** start **

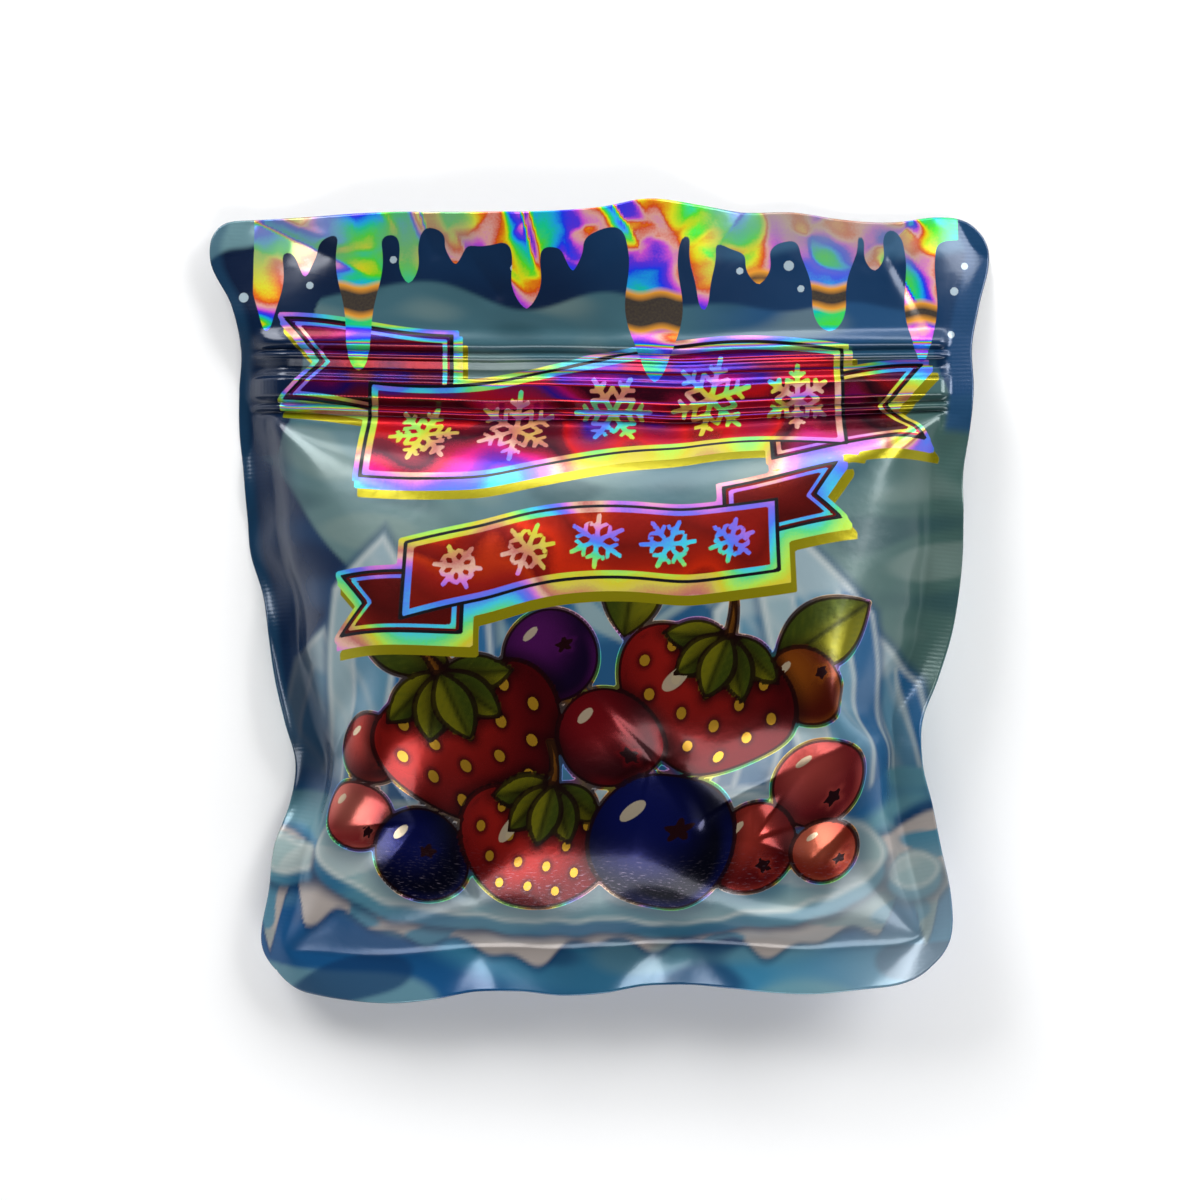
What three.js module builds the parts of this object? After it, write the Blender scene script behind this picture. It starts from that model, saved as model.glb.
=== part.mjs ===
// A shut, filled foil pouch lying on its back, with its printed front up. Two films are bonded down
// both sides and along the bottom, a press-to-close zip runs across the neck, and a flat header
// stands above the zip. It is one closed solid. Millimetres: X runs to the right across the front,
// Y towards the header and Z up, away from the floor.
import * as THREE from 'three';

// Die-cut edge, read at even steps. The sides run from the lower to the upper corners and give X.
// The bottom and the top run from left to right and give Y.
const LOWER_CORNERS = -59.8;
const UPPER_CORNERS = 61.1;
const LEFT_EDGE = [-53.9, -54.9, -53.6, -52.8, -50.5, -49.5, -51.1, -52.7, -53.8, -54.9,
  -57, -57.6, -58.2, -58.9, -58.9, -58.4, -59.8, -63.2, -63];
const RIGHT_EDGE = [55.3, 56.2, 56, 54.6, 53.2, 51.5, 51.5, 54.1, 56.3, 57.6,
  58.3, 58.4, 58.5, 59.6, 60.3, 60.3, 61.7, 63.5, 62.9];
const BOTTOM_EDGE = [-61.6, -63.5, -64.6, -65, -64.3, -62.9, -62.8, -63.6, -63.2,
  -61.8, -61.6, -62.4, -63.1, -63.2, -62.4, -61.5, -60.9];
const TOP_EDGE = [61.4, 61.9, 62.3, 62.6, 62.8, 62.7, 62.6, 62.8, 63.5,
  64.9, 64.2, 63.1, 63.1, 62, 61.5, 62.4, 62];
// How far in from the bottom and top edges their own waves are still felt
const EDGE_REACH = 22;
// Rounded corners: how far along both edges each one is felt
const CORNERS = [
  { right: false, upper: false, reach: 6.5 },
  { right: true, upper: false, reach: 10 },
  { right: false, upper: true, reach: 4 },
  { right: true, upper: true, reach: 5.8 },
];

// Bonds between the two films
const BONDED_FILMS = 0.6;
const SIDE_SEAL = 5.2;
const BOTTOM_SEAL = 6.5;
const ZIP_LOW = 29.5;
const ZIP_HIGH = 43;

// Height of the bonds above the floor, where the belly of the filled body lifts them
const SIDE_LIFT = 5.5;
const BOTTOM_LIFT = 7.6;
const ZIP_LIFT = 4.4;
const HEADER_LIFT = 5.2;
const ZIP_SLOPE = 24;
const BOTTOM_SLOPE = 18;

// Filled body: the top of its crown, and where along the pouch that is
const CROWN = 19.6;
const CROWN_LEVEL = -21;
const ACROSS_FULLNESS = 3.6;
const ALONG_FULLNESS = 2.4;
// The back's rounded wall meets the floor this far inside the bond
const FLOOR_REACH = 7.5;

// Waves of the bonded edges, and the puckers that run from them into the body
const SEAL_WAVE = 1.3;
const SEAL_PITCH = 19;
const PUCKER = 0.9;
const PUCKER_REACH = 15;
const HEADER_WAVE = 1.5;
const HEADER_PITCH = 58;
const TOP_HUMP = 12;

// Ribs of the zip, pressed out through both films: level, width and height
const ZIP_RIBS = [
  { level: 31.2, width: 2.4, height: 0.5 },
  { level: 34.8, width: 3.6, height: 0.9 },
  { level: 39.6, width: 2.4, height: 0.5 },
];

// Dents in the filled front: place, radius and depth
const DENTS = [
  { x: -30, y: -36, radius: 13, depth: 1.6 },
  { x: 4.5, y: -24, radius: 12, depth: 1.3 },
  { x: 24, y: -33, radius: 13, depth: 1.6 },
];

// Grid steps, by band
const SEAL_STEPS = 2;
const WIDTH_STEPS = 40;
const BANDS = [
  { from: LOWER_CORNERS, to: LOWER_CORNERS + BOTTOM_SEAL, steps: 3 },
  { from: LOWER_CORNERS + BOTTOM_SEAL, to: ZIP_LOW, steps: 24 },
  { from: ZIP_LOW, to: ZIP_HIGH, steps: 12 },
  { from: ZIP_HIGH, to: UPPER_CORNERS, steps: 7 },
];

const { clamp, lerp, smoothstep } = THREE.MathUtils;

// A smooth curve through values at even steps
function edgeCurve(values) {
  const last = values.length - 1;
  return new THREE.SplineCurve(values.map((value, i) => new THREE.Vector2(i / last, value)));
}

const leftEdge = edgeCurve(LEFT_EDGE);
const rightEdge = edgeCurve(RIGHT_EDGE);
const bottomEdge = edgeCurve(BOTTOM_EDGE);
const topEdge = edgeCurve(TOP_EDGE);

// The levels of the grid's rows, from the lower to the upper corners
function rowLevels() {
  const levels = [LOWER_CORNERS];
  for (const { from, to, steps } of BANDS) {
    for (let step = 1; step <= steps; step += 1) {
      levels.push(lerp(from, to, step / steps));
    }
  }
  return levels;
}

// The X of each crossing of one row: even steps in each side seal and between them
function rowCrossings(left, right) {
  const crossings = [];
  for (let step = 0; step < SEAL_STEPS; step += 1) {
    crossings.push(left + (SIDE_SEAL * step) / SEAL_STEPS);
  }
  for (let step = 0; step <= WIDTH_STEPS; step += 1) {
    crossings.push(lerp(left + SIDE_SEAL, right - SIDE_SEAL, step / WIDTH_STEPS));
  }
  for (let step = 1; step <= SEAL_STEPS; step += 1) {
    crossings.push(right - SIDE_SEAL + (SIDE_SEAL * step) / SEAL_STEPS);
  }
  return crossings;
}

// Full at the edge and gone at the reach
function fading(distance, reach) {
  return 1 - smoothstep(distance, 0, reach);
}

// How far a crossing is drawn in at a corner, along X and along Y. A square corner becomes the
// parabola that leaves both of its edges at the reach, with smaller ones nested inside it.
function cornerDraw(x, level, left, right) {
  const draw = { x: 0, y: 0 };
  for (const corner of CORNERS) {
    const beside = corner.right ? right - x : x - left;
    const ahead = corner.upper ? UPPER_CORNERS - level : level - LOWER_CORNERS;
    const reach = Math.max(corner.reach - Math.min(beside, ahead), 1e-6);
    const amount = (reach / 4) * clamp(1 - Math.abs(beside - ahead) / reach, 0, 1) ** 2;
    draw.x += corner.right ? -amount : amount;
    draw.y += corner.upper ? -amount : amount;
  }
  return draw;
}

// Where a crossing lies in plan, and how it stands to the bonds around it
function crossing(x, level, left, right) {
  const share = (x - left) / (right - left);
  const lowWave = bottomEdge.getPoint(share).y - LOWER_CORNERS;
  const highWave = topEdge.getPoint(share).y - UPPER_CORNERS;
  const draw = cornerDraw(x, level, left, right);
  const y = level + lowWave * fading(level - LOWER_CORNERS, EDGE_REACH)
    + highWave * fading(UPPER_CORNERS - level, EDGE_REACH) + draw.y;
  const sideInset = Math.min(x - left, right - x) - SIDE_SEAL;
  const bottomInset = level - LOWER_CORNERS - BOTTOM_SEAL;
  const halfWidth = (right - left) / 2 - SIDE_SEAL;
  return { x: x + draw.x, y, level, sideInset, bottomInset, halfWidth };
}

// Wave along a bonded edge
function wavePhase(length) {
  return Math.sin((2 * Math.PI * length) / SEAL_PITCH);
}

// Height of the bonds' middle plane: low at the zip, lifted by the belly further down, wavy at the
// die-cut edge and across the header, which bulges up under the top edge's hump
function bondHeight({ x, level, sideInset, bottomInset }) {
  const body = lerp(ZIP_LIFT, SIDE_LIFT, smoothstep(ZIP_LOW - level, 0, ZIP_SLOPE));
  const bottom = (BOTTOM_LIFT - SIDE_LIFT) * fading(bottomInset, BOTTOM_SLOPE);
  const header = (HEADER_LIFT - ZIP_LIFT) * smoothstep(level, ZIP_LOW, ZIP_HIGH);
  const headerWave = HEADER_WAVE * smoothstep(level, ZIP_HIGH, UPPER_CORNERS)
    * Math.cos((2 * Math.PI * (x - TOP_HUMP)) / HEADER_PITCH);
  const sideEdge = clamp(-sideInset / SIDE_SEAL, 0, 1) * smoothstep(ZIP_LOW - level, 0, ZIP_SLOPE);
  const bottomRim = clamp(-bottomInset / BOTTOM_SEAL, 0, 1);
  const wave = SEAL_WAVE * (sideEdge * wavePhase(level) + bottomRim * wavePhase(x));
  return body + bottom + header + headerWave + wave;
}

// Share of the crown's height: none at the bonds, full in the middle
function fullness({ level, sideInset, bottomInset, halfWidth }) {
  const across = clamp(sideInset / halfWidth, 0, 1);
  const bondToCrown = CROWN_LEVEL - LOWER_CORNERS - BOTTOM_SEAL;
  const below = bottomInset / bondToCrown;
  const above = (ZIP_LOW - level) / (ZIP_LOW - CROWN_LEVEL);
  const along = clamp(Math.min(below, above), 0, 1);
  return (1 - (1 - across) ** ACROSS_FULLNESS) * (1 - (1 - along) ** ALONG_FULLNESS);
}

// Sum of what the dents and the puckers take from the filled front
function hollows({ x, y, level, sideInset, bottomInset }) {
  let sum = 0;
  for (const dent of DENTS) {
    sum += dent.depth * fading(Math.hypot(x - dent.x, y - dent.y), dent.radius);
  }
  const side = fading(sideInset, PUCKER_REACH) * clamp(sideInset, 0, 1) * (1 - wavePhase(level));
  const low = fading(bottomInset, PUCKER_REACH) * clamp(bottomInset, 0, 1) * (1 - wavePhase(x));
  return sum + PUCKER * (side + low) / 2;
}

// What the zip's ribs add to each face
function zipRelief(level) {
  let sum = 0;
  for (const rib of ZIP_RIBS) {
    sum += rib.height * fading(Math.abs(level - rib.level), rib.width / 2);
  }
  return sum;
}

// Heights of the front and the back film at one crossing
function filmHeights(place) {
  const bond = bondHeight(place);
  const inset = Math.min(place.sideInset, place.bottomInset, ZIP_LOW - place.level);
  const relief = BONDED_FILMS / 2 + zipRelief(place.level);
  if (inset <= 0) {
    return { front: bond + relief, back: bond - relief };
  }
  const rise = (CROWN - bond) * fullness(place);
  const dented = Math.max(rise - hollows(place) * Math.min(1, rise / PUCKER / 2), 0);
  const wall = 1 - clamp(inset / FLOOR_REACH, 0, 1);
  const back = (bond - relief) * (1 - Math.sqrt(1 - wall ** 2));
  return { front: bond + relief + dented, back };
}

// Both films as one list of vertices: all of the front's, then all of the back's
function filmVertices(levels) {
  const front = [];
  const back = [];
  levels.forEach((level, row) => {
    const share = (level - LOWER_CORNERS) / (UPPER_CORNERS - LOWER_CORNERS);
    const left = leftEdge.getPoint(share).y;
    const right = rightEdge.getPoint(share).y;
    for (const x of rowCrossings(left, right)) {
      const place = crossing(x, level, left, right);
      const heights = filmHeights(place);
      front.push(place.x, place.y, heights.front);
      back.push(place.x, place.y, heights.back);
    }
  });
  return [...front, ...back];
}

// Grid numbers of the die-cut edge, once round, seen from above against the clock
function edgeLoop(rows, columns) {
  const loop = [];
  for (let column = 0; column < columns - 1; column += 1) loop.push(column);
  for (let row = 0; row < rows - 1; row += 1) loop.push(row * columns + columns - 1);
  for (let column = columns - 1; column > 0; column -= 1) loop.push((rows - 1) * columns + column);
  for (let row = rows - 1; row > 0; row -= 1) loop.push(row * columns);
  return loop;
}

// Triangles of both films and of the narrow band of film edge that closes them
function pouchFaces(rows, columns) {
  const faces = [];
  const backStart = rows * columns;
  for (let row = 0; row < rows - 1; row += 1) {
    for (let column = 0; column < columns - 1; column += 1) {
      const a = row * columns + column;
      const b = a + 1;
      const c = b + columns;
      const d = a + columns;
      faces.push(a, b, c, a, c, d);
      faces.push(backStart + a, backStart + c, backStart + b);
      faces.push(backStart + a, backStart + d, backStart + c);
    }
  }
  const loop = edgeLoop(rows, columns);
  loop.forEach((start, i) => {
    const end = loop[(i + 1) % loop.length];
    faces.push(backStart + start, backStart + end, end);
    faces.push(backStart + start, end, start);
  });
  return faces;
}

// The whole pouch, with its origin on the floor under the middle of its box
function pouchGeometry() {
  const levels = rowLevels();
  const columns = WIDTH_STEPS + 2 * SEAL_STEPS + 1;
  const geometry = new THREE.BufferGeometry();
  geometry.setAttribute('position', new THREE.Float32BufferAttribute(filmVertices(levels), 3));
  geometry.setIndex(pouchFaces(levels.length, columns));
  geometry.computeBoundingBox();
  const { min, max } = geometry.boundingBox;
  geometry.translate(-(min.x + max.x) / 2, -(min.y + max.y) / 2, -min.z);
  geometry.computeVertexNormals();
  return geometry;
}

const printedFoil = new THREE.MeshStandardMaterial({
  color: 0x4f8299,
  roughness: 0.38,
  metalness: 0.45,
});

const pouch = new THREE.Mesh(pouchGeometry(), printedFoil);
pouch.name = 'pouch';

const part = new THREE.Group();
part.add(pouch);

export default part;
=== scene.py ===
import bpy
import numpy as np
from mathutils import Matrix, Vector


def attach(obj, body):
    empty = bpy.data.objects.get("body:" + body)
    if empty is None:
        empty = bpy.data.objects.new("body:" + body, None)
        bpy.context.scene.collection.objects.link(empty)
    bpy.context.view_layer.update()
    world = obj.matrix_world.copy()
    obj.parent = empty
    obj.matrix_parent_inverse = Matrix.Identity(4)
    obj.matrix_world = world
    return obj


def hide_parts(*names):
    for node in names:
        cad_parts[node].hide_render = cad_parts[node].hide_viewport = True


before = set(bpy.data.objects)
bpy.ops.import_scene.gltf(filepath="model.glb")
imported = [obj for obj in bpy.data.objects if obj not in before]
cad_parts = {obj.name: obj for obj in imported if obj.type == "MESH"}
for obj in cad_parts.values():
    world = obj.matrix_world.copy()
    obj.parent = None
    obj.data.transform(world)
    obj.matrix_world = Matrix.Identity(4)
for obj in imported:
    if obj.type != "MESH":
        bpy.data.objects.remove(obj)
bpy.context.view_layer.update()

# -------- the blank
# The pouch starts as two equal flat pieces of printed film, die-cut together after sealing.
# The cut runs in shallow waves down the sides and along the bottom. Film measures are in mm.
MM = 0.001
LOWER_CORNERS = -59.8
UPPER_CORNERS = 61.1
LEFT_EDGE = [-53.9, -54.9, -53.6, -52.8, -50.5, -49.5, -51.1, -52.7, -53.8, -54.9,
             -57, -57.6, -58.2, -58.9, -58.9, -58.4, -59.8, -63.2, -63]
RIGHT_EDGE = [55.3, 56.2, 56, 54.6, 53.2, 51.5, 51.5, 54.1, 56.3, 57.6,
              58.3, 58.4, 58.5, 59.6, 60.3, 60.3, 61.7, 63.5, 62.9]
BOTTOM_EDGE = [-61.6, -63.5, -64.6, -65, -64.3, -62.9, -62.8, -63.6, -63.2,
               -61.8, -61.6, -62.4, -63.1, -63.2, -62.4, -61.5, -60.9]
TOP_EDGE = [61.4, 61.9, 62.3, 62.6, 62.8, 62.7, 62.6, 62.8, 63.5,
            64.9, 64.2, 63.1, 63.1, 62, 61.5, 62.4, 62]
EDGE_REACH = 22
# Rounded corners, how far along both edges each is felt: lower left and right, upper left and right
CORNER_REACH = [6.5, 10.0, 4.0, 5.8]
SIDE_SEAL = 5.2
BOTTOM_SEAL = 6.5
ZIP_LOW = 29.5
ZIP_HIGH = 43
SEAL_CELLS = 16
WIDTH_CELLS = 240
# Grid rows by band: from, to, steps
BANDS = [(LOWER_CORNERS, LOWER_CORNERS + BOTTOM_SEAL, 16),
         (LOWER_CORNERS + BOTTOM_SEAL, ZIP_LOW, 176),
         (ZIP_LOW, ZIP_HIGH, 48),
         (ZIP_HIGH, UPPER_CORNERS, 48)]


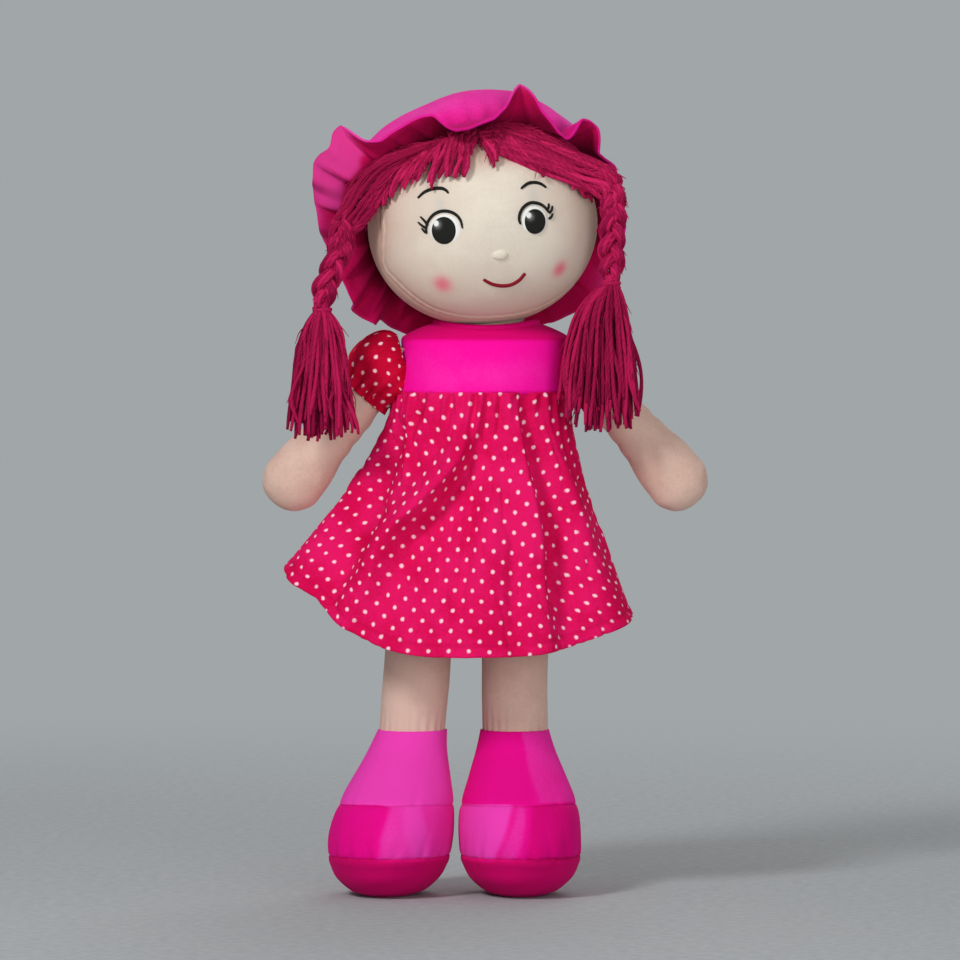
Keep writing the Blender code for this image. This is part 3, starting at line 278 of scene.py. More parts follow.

** end **

What is expected
Print the lines from the line with "const printedFoil = new" to the line with "imported = [obj" exactly, and print nothing else. Both of those lines are included.

Expected answer
const printedFoil = new THREE.MeshStandardMaterial({
  color: 0x4f8299,
  roughness: 0.38,
  metalness: 0.45,
});

const pouch = new THREE.Mesh(pouchGeometry(), printedFoil);
pouch.name = 'pouch';

const part = new THREE.Group();
part.add(pouch);

export default part;
=== scene.py ===
import bpy
import numpy as np
from mathutils import Matrix, Vector


def attach(obj, body):
    empty = bpy.data.objects.get("body:" + body)
    if empty is None:
        empty = bpy.data.objects.new("body:" + body, None)
        bpy.context.scene.collection.objects.link(empty)
    bpy.context.view_layer.update()
    world = obj.matrix_world.copy()
    obj.parent = empty
    obj.matrix_parent_inverse = Matrix.Identity(4)
    obj.matrix_world = world
    return obj


def hide_parts(*names):
    for node in names:
        cad_parts[node].hide_render = cad_parts[node].hide_viewport = True


before = set(bpy.data.objects)
bpy.ops.import_scene.gltf(filepath="model.glb")
imported = [obj for obj in bpy.data.objects if obj not in before]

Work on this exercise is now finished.